1. Good Booty by Ann Powers
Politics and Prose at the Wharf, December 1
The latest book from NPR music critic Ann Powers chronicles the history of sexual expression in American music, from 1920s vocalist Florence Mills to nerd heartthrob Buddy Holly to erotic deity Prince. In advance of her appearance at Politics and Prose’s new outpost at the Wharf, we asked her to choose some of the sexiest songs ever to come out of Washington.
The Duke Ellington Orchestra with Adelaide Hall “Creole Love Call”
This 1927 tune features some suggestively throaty singing. “It was one of the first completely wordless vocal songs recorded,” Powers says, “and of course, these wordless vocals evoke more than just love.”
Starland Vocal Band “Afternoon Delight”
After it came out in 1976, the DC-based group’s racy earworm became a breakout smash. “The immortal hit about pre-sundown sex was actually penned after a long afternoon at Clyde’s of Georgetown.”
Priests “Say No”
You can find this track from the popular local punk quartet on its 2013 album, Tape Two. “It’s a great song about defying societal pressures that make it hard to maintain a relationship. It’s about defiantly being in love.”

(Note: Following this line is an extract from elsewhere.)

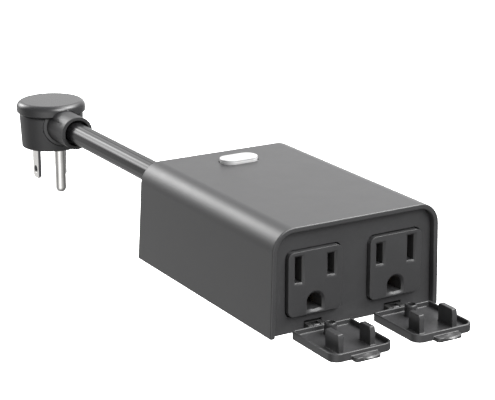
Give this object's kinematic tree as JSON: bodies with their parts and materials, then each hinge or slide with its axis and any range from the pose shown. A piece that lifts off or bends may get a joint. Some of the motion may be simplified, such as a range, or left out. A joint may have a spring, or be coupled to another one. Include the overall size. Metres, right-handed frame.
{
  "type": "smart plug",
  "caption": "Weatherproof smart plug: a round low-profile mains plug on a short lead, a housing with a push button, and switched outlets under flip covers.",
  "frame": {"origin": "centre of the plug's contact face, where it meets the wall outlet", "axes": "-Z along the prongs into the wall outlet, -Y along the lead to the housing and out of the outlets' faces, +X across the housing"},
  "size_m": [0.0676, 0.2951, 0.0558],
  "materials": {
    "housing_plastic": "fine satin texture",
    "panel_plastic": "satin",
    "outlet_plastic": "satin",
    "cover_plastic": "satin",
    "seal_rubber": "matte",
    "relief_rubber": "satin",
    "cord_jacket": "smooth",
    "plug_plastic": "satin",
    "cap_plastic": "satin",
    "carrier_plastic": "satin",
    "prong_metal": "nickel plated",
    "hinge_steel": "satin",
    "screw_steel": "zinc plated",
    "contact_brass": "satin",
    "button_white": "gloss",
    "clear_plastic": "clear",
    "board_green": "solder mask",
    "switch_black": "matte",
    "led_lens": "gloss",
    "shield_tin": "tin plated",
    "header_black": "matte",
    "relay_blue": "gloss",
    "bobbin_yellow": "taped",
    "can_sleeve": "gloss",
    "film_yellow": "satin",
    "disc_blue": "gloss",
    "fuse_glass": "gloss",
    "lead_black": "satin",
    "lead_white": "satin",
    "lead_green": "satin"
  },
  "bodies": {
    "housing": {"outer_shell": "housing_plastic", "base_plate": "housing_plastic", "front_panel": "panel_plastic", "panel_seal": "seal_rubber", "base_seal": "seal_rubber", "base_screws": "screw_steel", "receptacle_left": "outlet_plastic", "receptacle_right": "outlet_plastic", "live_contact_left": "contact_brass", "live_contact_right": "contact_brass", "neutral_bus": "contact_brass", "earth_bus": "contact_brass", "hinge_bracket_left": "cover_plastic", "hinge_bracket_right": "cover_plastic", "hinge_pin_left": "hinge_steel", "hinge_pin_right": "hinge_steel", "button_boot": "seal_rubber", "light_ring": "clear_plastic", "tact_switch": "switch_black", "status_led": "led_lens", "radio_module": "shield_tin", "control_board": "board_green", "board_header": "header_black", "power_board": "board_green", "board_screws": "screw_steel", "relay_left": "relay_blue", "relay_right": "relay_blue", "transformer": "bobbin_yellow", "storage_capacitor": "can_sleeve", "line_capacitor": "film_yellow", "varistor": "disc_blue", "fuse": "fuse_glass", "live_lead": "lead_black", "neutral_lead": "lead_white", "earth_lead": "lead_green", "strain_relief": "relief_rubber", "cord": "cord_jacket", "plug_body": "plug_plastic", "plug_cap": "cap_plastic", "prong_carrier": "carrier_plastic", "live_blade": "prong_metal", "neutral_blade": "prong_metal", "earth_pin": "prong_metal"},
    "cover_left": {"cover_left": "cover_plastic"},
    "cover_right": {"cover_right": "cover_plastic"},
    "button": {"button": "button_white"}
  },
  "joints": [
    {"name": "cover_left_hinge", "type": "hinge", "parent": "housing", "child": "cover_left", "pos_m": [-0.0161, -0.24845, -0.0023], "axis": [-1, 0, 0], "range_deg": [0, 90]},
    {"name": "cover_right_hinge", "type": "hinge", "parent": "housing", "child": "cover_right", "pos_m": [0.0161, -0.24845, -0.0023], "axis": [-1, 0, 0], "range_deg": [0, 90]},
    {"name": "button_press", "type": "slide", "parent": "housing", "child": "button", "axis": [0, 0, -1], "range_m": [0, 0.0005], "stiffness_N_per_m": 1500, "springref_m": -0.0005, "deforming": ["button_boot"]}
  ]
}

Meshell Ndegeocello “Satisfy”
The onetime Duke Ellington School of the Arts student released this sultry tune in 1999. “Her Bitter album was an intimate view into a relationship and its aftermath. It’s wrenching. But ‘Satisfy’—the title pretty much says it all.”
2. Draw the Circle
Mosaic Theater Company, December 1–24
It doesn’t get more personal than this. Actor and playwright Mashuq Mushtaq Deen has created an autobiographical one-man show about coming out as transgender to his conservative Muslim family in a small Connecticut town. But he doesn’t play himself—Deen takes on the roles of his parents, friends, and niece in a tale of self-discovery and the complexity of unconditional love. $20 to $65.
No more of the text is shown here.